Gringo secret agent detained for the third time in Venezuela

You read it right: Timothy Hallet Tracy, the US citizen who was detained yesterday while trying to leave the country through the Maiquetía airport and who was accused by  Nicolás Maduro of destabilizing our nation, had already been detained twice in the last few months. That's what El Carabobeño says. Last time was while he was filming a pro-Maduro rally in Puerto Cabello.

My question: how was it possible he decided to leave the country through the main door if he was a secret agent and had been detained twice before? Couldn't he find a yacht to take him somewhere else? Take a ferry? Go to Colombia by road?

Is that the way secret CIA agents operate these days? They keep getting caught by our extremely sophisticated intelligence experts until our extremely revolutionary government decides to detain them for good?


Timothy is a 31-year old man who read English at Michigan University. There, according to his dad, he met some Venezuelan students, became friends and decided to go to Venezuela to shoot a film about the political events in the country. I imagine those Venezuelans were the usual Caracas upper-middle class youngsters who go to US to learn English, and who, in their attempts to bring change to Venezuela, want to follow,  yet again, the methods published by Gene Sharp about non-violent political change. Unfortunately, it seems to me, these guys usually don't pay too much attention to content and to getting some insight into the historical, economic and political histories of the events in the old Czechoslovakia Republic, the German Democratic Republic, Serbia, Ukraine, Georgia or Venezuela. They specially don't pay too much attention about the different identities and myths circulating in our country. In any case, things happen as they usually happen: 

Eva Golinger (read about her in Carrol's El Comandante) will publish a couple of articles in her government-financed newspaper about how the Empire is trying yet again Otpor!-like  tactics for regime-change in Venezuela.

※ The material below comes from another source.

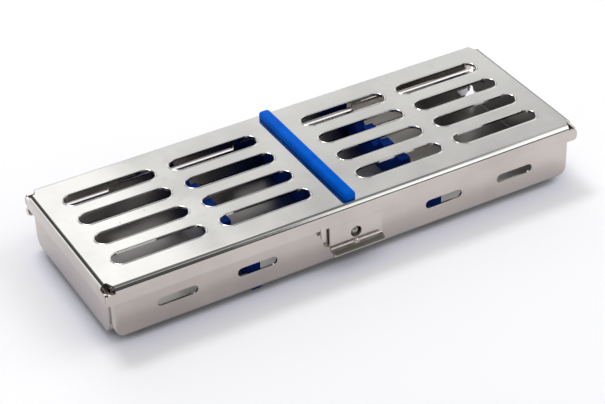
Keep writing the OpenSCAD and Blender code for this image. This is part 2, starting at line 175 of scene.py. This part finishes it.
class Tree:
    """Short calls for building one node tree."""

    def __init__(self, tree):
        self.tree = tree
        tree.nodes.clear()

    def node(self, kind, **settings):
        n = self.tree.nodes.new(kind)
        for key, value in settings.items():
            setattr(n, key, value)
        return n

    def link(self, out, socket):
        self.tree.links.new(out, socket)

    def put(self, socket, value):
        if isinstance(value, bpy.types.NodeSocket):
            self.link(value, socket)
        else:
            socket.default_value = value

    def math(self, operation, a, b=0.0):
        n = self.node("ShaderNodeMath", operation=operation)
        self.put(n.inputs[0], a)
        self.put(n.inputs[1], b)
        return n.outputs[0]

    def ramp(self, value, low, high, to_low=0.0, to_high=1.0):
        n = self.node("ShaderNodeMapRange", interpolation_type="SMOOTHSTEP")
        self.put(n.inputs[0], value)
        for socket, v in zip(n.inputs[1:5], (low, high, to_low, to_high)):
            socket.default_value = v
        return n.outputs[0]

    def noise(self, vector, scale, detail, rough):
        n = self.node("ShaderNodeTexNoise")
        self.put(n.inputs["Vector"], vector)
        n.inputs["Scale"].default_value = scale
        n.inputs["Detail"].default_value = detail
        n.inputs["Roughness"].default_value = rough
        return n.outputs["Fac"]

    def stretch(self, vector, scale):
        n = self.node("ShaderNodeMapping")
        self.put(n.inputs["Vector"], vector)
        n.inputs["Scale"].default_value = scale
        return n.outputs[0]

    def split(self, vector):
        n = self.node("ShaderNodeSeparateXYZ")
        self.link(vector, n.inputs[0])
        return n.outputs

    def mix(self, factor, a, b, blend="MIX"):
        n = self.node("ShaderNodeMix", data_type="RGBA", blend_type=blend)
        self.put(n.inputs[0], factor)
        self.put(n.inputs[6], a)
        self.put(n.inputs[7], b)
        return n.outputs[2]

    def tint(self, factor, colour, by):
        """The colour, multiplied by another one as far as the factor says."""
        return self.mix(factor, colour, by + (1,), "MULTIPLY")

    def bump(self, height, strength, distance, normal=None):
        n = self.node("ShaderNodeBump")
        n.inputs["Strength"].default_value = strength
        n.inputs["Distance"].default_value = distance
        self.put(n.inputs["Height"], height)
        if normal is not None:
            self.put(n.inputs["Normal"], normal)
        return n.outputs[0]

    def openness(self, reach):
        """1 in the open, less where something is closer than the reach."""
        n = self.node("ShaderNodeAmbientOcclusion", samples=8)
        n.inputs["Distance"].default_value = reach
        return n.outputs["AO"]


def material(name):
    m = bpy.data.materials.new(name)
    m.use_nodes = True
    t = Tree(m.node_tree)
    shader = t.node("ShaderNodeBsdfPrincipled")
    out = t.node("ShaderNodeOutputMaterial")
    t.link(shader.outputs[0], out.inputs[0])
    return m, t, shader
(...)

The Maduro criollo media will also have lots of material about how the Imperio is trying to bring down what Chavistas claim to be a revolution.

Venezuelan humble viewers in El Tigre or Punto Fijo will watch the explanations and either think that indeed the gringos are trying anything or think that they are running out of sugar and they have to find sugar and chicken and good maize oil and that's not easy.
I think in this case this Timothy simply wanted to shoot a film that would make him famous. He wanted to experience the emotion of some young revolutionaries who were, indeed, following Gene Sharps ideas and ideals. Now this gringo is detained, his family is worried and gringo diplomants have to go again to a jail to see that one of their nationals is properly treated.

According to the Maduro-military government, Timothy was a US secret agent in charge of destabilizing the nation. According to me - I might be completely wrong - he was a naive man who wanted to be a film maker and live through exciting times.

Meanwhile, the country keeps having the highest murder rate in South America. Those are the priorities in Venezuela.


1 comment:

  1. They were walking down a stairwell, and met a man who wasn't there. He wasn't there again today.